An order to show cause bodes well for a stable value provider accused of collecting “millions of dollars annually in undisclosed compensation.”

The Charges

Not quite a year ago, a class action was filed in the Southern District of New York by John W. Wittman on behalf of the Voith Retirement Savings Plan for Bargaining Unit Employees and all other similarly situated ERISA-covered employee pension benefit plans against New York Life Insurance Company (NYL) regarding its stable value funds (SVAs) offered to retirement plans. The suit alleged that NYL sold group annuity contracts that periodically credited a certain amount of income to retirement plans and the participants in such plans who invest their retirement plan accounts in those SVAs. The income, generally expressed as a percentage of the invested capital, was determined pursuant to the Crediting Rate, which the suit alleged was set by NYL “well below” its internal rate of return (IRR) on the invested capital it holds via the SVAs, and thus, according to the plaintiff, “guarantees a substantial profit for itself.”

Moreover, the suit claims that since NYL does not disclose to its retirement plan clients and their respective participants the difference between its IRR and the Crediting Rate, the firm “collects tens of millions of dollars annually in undisclosed compensation.”
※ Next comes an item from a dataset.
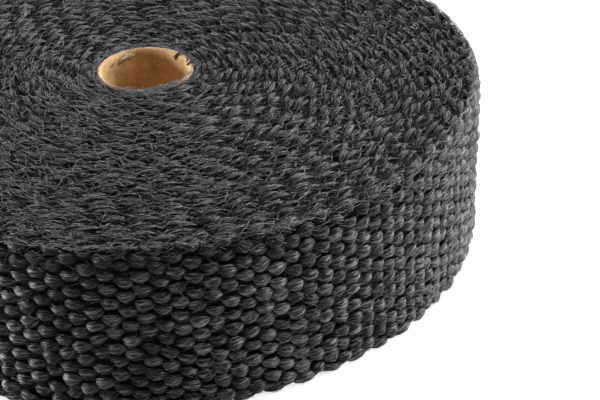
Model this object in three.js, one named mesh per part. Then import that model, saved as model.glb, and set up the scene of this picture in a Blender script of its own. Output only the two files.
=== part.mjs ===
// A roll of woven exhaust heat wrap on a cardboard core, lying flat on its end.
// Millimetres, +Z up. The origin is the centre of the end that the roll lies on.

import * as THREE from "three";

// Driving sizes of the tape
const tapeWidth = 50.8; // the tape's width, which is the roll's height
const turnPitch = 2.07; // what each turn adds to the radius
const turnCount = 40; // turns of tape round the core
const turnStep = 0.6; // how far every second turn's edge lies inside the roll's end
const turnBevel = 0.3; // half the width of the slope between one turn's edge and the next

// Driving sizes of the core
const coreBore = 25.4; // inner diameter of the tube
const coreWall = 1.5; // wall of the tube
const coreInset = 0.5; // how far each end of the tube lies inside the roll's end
const coreClearance = 0.3; // gap between the tube and the first turn

// How finely round shapes are cut
const roundSides = 32; // flats round the roll and the tube
const rimSides = 3; // flats round the soft outer rim

// Sizes that follow from them
const coreRadius = coreBore / 2 + coreWall;
const firstTurnRadius = coreRadius + coreClearance;
const rollRadius = firstTurnRadius + turnCount * turnPitch;
const rimRadius = turnPitch / 2;

// Turns a closed outline of [radius, height] points about the Z axis. The outline runs up its
// outer side, so that the faces point out.
function turned(name, outline, material) {
  const points = [...outline, outline[0]].map(([radius, height]) => new THREE.Vector2(radius, height));
  const geometry = new THREE.LatheGeometry(points, roundSides);
  geometry.rotateX(Math.PI / 2);
  const mesh = new THREE.Mesh(geometry, material);
  mesh.name = name;
  return mesh;
}

// The edge of each turn on one end of the roll, from the outermost turn in to the first. Each
// point is [radius, depth], with depth measured from the end into the roll. Every second turn
// lies a step deeper, which is how the turns show.
function turnEdges() {
  const edges = [];
  for (let turn = turnCount - 1; turn >= 0; turn -= 1) {
    const inner = firstTurnRadius + turn * turnPitch;
    const outer = inner + turnPitch;
    const depth = ((turnCount - 1 - turn) % 2) * turnStep;
    const outermost = turn === turnCount - 1;
    const innermost = turn === 0;
    if (!outermost) edges.push([outer - turnBevel, depth]);
    edges.push([innermost ? inner : inner + turnBevel, depth]);
  }
  return edges;
}

// The soft outer rim, from the outer side round to the end. Each point is [radius, depth].
function rimArc() {
  const arc = [];
  for (let side = 0; side <= rimSides; side += 1) {
    const angle = (side / rimSides) * (Math.PI / 2);
    const radius = rollRadius - rimRadius * (1 - Math.cos(angle));
    arc.push([radius, rimRadius * (1 - Math.sin(angle))]);
  }
  return arc;
}

// The wound tape is one turned solid, with its bore on the core and its turns on both ends.
function wrapRoll() {
  const end = [...rimArc(), ...turnEdges()];
  const top = end.map(([radius, depth]) => [radius, tapeWidth - depth]);
  const bottom = [...end].reverse();
  const material = new THREE.MeshStandardMaterial({ color: 0x2e2f31, roughness: 0.95, metalness: 0 });
  return turned("wrap_roll", [...top, ...bottom], material);
}

// The cardboard tube that the tape is wound on, open at both ends.
function cardboardCore() {
  const low = coreInset;
  const high = tapeWidth - coreInset;
  const outline = [
    [coreRadius, low],
    [coreRadius, high],
    [coreBore / 2, high],
    [coreBore / 2, low],
  ];
  const material = new THREE.MeshStandardMaterial({ color: 0xb98a5a, roughness: 0.85, metalness: 0 });
  return turned("cardboard_core", outline, material);
}

const heatWrap = new THREE.Group();
heatWrap.add(wrapRoll(), cardboardCore());

export default heatWrap;
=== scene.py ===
"""Dresses a flat roll of woven exhaust heat wrap on its cardboard core.

It is laid out as an add-on and run as a script. The tape is laid as one spiral from the core to its cut
outer end. The outermost lap is woven from warp yarns that pass over and under the picks. Both ends of the
roll are nets of edge yarns: for each turn a few plies, and a thin strand that bridges to the next turn.
Loose fibres lie over the ends and the side. All lengths are in metres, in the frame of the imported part.
"""

import math

import bpy
import numpy as np
from mathutils import Matrix, Vector


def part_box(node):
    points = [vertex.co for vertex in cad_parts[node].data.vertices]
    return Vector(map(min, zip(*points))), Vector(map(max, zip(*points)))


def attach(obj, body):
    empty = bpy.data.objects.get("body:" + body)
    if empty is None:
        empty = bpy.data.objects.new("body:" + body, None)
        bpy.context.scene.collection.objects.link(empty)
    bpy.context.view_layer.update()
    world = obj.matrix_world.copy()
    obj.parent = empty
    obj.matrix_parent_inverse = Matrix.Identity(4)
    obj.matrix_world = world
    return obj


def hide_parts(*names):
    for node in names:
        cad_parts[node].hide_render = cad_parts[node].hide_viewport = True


bl_info = {
    "name": "Heat wrap roll",
    "version": (1, 0, 0),
    "blender": (4, 5, 0),
    "location": "3D view > Sidebar > Heat wrap",
    "description": "Builds a roll of woven exhaust heat wrap on a cardboard core",
    "category": "Add Mesh",
}

# The frame, and the sizes that the pieces take from it
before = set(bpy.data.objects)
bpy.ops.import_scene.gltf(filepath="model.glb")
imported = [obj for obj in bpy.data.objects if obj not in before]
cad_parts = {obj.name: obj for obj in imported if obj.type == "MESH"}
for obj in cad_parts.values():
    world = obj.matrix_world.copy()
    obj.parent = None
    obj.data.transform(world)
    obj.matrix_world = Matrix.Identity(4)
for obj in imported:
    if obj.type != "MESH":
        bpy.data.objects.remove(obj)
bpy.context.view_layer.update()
ROLL_LOW, ROLL_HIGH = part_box("wrap_roll")
CORE_LOW, CORE_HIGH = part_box("cardboard_core")
MM = 0.001
TAPE_WIDTH = ROLL_HIGH.z - ROLL_LOW.z
ROLL_RADIUS = ROLL_HIGH.x
CORE_RADIUS = CORE_HIGH.x
CORE_TOP = CORE_HIGH.z
CORE_BOTTOM = CORE_LOW.z
BODY = "root"

# The seed of each group's random draws
SEEDS = {
    "outer_lap": 11,
    "lump_fibres": 13,
    "upper_edges_inner": 21,
    "upper_edges_outer": 22,
    "lower_edges": 23,
    "edge_fibres": 24,
    "loose_fibres": 31,
    "core_tube": 41,
    "torn_flake": 42,
}

# Half thickness of the thinnest and the thickest fibre, over the yarns' lumps and among the loose ones
LUMP_FIBRE = (0.04 * MM, 0.08 * MM)
LOOSE_FIBRE = (0.035 * MM, 0.075 * MM)


def length(name, description, default):
    """A length property, in metres."""
    return bpy.props.FloatProperty(
        name=name, description=description, default=default, min=0.0, precision=5, unit="LENGTH",
        subtype="DISTANCE",
    )


def angle(name, description, default):
    """An angle property, given in degrees."""
    return bpy.props.FloatProperty(
        name=name, description=description, default=math.radians(default), unit="ROTATION", subtype="ANGLE"
    )


def colour(name, description, default):
    """A linear colour property."""
    return bpy.props.FloatVectorProperty(
        name=name, description=description, default=default, min=0.0, max=1.0, size=3, subtype="COLOR"
    )


def count(name, description, default):
    """A whole number of like things."""
    return bpy.props.IntProperty(name=name, description=description, default=default, min=1)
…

Additionally, the suit alleged that NYL reserved to itself under the GACs, "substantial authority to protect its own interests at the expense of the Plans,” including the ability to ignore “withdrawal and transfer requests if New York Life determines that making such withdrawals and transfers would have a potential adverse financial, legal or administrative impact on the obligations of New York Life under this Contract,” as well as imposing “substantial restrictions on transfers from the SVAs to other investment options,” and the ability to impose “substantial penalties” upon participants if an employer terminates the GAC.

Other Cases

It is a case that, at least in terms of the violations alleged, largely mirrors cases subsequently brought against MassMutual and Voya.

The Ruling

In the most recent “order to show cause” (Wittman v. N.Y. Life Ins. Co., S.D.N.Y., No. 1:15-cv-09596-AKH, order to show cause 11/28/16), Judge Alvin K. Hellerstein noted that NYL represented at a status conference that it had complied with the court’s instruction to provide plaintiff with full documentation showing that this “spread” theory of the case is unfounded. Moreover, Judge Hellerstein noted that the plaintiff “conceded that the documents so showed and that there was no ‘spread’ between any internal rate of return and the rate of return owed to the beneficiaries.” Regardless, Judge Hellerstein noted that the plaintiff “insists that defendant made an improper profit from the group annuity contracts at issue,” though he was “unable to explain how defendants could have profited if, as defendant's documents show, there was no ‘spread.’”

“Clearly, without an amendment, the complaint is insufficient and must be dismissed,” Judge Hellerstein wrote, leaving the plaintiff, by Dec. 9, 2016, to “show that it can state a meritorious claim for relief, and shall identify the documents providing sufficient confirmation of its claim,” with NYL having until Dec. 23, 2016 to file opposition, and the plaintiff having until Jan. 5, 2017 to reply to that. “The Court will then determine whether additional limited discovery is appropriate, or if the case should be dismissed.”